-- DATA BLOCK start --

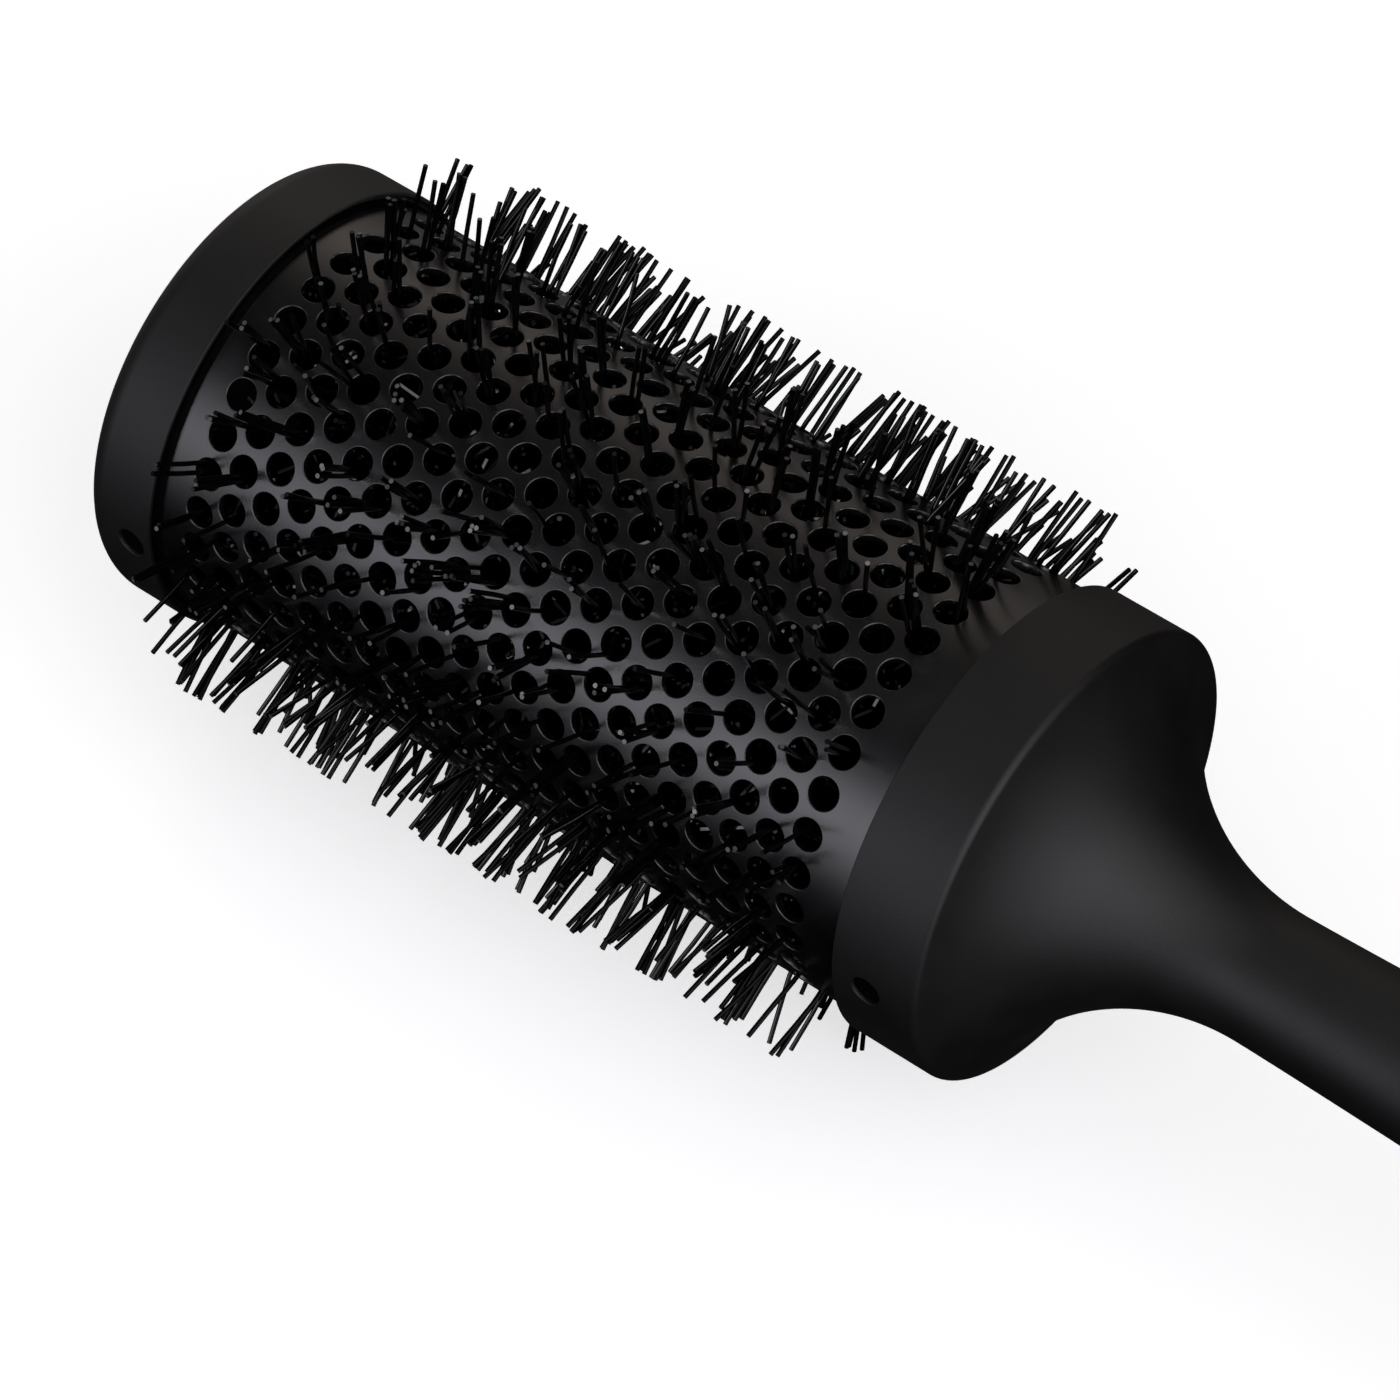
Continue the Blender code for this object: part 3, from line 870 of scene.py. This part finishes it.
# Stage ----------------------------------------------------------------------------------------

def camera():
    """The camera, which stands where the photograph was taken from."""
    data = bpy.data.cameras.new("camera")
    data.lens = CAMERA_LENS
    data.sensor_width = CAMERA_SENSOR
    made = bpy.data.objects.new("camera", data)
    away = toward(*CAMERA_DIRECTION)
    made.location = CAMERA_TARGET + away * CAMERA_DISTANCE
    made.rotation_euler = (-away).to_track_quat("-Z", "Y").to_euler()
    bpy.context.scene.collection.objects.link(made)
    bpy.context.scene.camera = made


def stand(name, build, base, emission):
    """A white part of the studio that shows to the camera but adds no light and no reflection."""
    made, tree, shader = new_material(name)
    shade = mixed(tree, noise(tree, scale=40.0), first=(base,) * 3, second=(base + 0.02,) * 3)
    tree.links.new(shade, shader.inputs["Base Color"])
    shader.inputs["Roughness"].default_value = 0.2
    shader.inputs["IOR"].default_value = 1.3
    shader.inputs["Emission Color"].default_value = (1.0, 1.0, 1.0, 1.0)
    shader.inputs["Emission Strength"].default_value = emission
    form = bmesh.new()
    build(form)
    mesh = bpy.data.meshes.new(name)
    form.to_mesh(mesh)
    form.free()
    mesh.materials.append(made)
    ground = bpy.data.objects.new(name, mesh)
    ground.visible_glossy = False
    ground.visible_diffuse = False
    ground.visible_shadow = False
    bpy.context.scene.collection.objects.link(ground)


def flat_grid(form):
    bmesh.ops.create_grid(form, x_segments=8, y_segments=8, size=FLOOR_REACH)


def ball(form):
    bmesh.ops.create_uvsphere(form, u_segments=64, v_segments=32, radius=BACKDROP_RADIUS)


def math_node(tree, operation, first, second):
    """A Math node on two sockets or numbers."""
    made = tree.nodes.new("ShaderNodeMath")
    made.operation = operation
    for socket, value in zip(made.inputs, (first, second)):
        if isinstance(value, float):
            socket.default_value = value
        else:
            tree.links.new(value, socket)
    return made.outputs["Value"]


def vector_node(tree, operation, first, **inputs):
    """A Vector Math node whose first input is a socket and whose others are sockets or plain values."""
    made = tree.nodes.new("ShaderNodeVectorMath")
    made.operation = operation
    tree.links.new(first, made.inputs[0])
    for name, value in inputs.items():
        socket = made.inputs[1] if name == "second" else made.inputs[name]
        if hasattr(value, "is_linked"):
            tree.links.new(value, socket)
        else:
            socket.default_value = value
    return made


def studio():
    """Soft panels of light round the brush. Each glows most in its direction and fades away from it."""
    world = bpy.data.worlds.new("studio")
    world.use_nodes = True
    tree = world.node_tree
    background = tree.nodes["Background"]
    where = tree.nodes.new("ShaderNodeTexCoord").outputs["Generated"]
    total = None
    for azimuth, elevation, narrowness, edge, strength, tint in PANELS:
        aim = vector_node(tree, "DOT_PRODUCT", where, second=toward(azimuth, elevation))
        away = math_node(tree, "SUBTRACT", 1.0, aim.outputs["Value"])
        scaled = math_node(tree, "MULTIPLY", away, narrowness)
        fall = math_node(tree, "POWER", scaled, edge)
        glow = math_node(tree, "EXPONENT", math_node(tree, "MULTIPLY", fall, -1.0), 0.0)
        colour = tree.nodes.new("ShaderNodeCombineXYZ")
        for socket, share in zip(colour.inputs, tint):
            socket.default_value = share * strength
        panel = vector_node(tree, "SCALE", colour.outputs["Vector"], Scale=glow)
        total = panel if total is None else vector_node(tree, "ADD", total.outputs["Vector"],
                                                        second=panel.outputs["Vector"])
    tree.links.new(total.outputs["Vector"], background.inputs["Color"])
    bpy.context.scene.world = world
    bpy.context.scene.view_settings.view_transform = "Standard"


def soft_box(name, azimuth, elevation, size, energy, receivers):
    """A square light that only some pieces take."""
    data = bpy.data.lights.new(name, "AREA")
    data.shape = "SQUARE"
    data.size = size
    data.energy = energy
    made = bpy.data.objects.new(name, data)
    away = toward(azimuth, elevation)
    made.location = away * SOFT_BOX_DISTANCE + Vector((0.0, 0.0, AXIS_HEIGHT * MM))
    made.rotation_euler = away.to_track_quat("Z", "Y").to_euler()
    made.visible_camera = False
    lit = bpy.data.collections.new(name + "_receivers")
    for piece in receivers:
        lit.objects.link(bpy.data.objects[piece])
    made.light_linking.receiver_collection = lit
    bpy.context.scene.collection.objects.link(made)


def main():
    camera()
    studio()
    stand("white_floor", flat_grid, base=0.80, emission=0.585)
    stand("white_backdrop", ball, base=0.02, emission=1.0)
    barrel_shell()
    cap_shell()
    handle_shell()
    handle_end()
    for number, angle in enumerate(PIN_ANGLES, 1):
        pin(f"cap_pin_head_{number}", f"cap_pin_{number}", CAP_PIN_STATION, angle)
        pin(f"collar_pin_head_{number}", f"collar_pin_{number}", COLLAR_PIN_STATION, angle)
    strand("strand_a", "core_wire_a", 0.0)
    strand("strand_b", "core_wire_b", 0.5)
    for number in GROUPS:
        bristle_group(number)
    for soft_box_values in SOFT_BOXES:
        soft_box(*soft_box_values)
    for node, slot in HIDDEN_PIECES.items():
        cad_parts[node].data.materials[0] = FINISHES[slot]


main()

-- DATA BLOCK end --

**INSTRUCTIONS FOR THE TASK:**
Starting at the first line of the material above, reproduce each line exactly up to and including the line with "x_segments=8, y_segments=8, size=FLOOR_REACH)".

**EXERCISE ANSWER:**
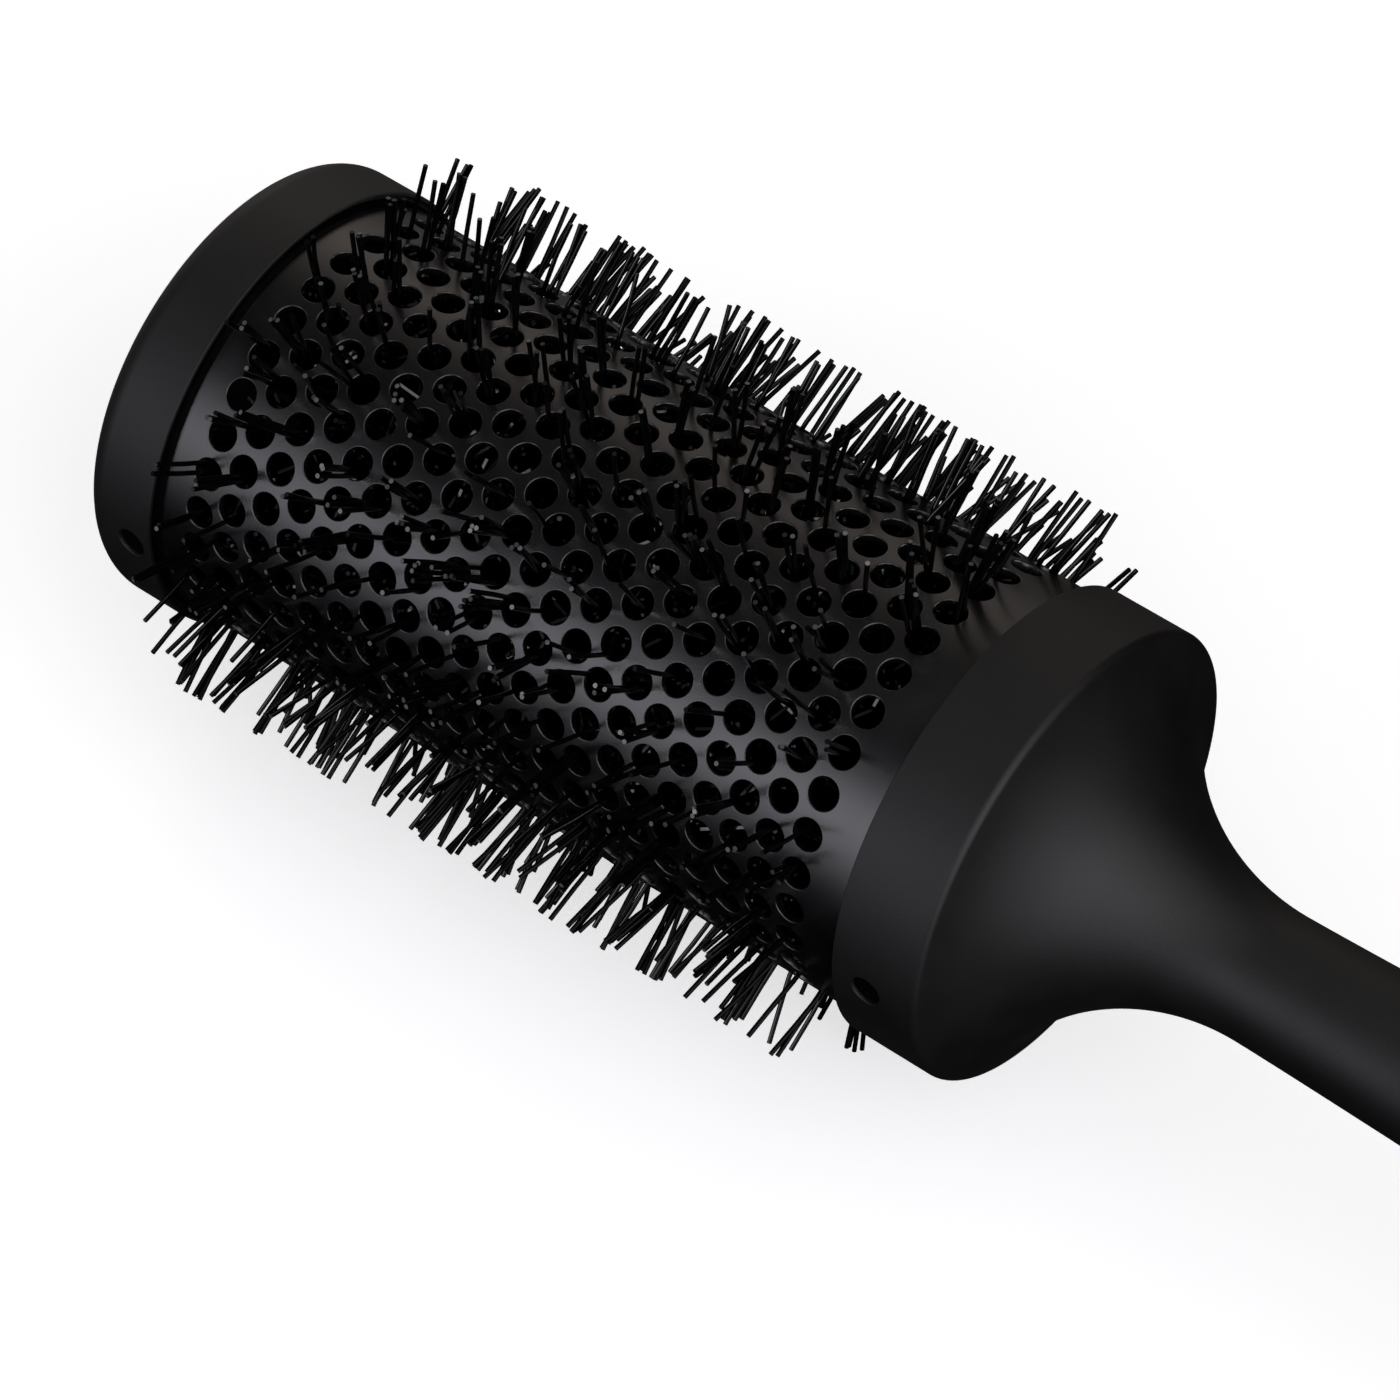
Continue the Blender code for this object: part 3, from line 870 of scene.py. This part finishes it.
# Stage ----------------------------------------------------------------------------------------

def camera():
    """The camera, which stands where the photograph was taken from."""
    data = bpy.data.cameras.new("camera")
    data.lens = CAMERA_LENS
    data.sensor_width = CAMERA_SENSOR
    made = bpy.data.objects.new("camera", data)
    away = toward(*CAMERA_DIRECTION)
    made.location = CAMERA_TARGET + away * CAMERA_DISTANCE
    made.rotation_euler = (-away).to_track_quat("-Z", "Y").to_euler()
    bpy.context.scene.collection.objects.link(made)
    bpy.context.scene.camera = made


def stand(name, build, base, emission):
    """A white part of the studio that shows to the camera but adds no light and no reflection."""
    made, tree, shader = new_material(name)
    shade = mixed(tree, noise(tree, scale=40.0), first=(base,) * 3, second=(base + 0.02,) * 3)
    tree.links.new(shade, shader.inputs["Base Color"])
    shader.inputs["Roughness"].default_value = 0.2
    shader.inputs["IOR"].default_value = 1.3
    shader.inputs["Emission Color"].default_value = (1.0, 1.0, 1.0, 1.0)
    shader.inputs["Emission Strength"].default_value = emission
    form = bmesh.new()
    build(form)
    mesh = bpy.data.meshes.new(name)
    form.to_mesh(mesh)
    form.free()
    mesh.materials.append(made)
    ground = bpy.data.objects.new(name, mesh)
    ground.visible_glossy = False
    ground.visible_diffuse = False
    ground.visible_shadow = False
    bpy.context.scene.collection.objects.link(ground)


def flat_grid(form):
    bmesh.ops.create_grid(form, x_segments=8, y_segments=8, size=FLOOR_REACH)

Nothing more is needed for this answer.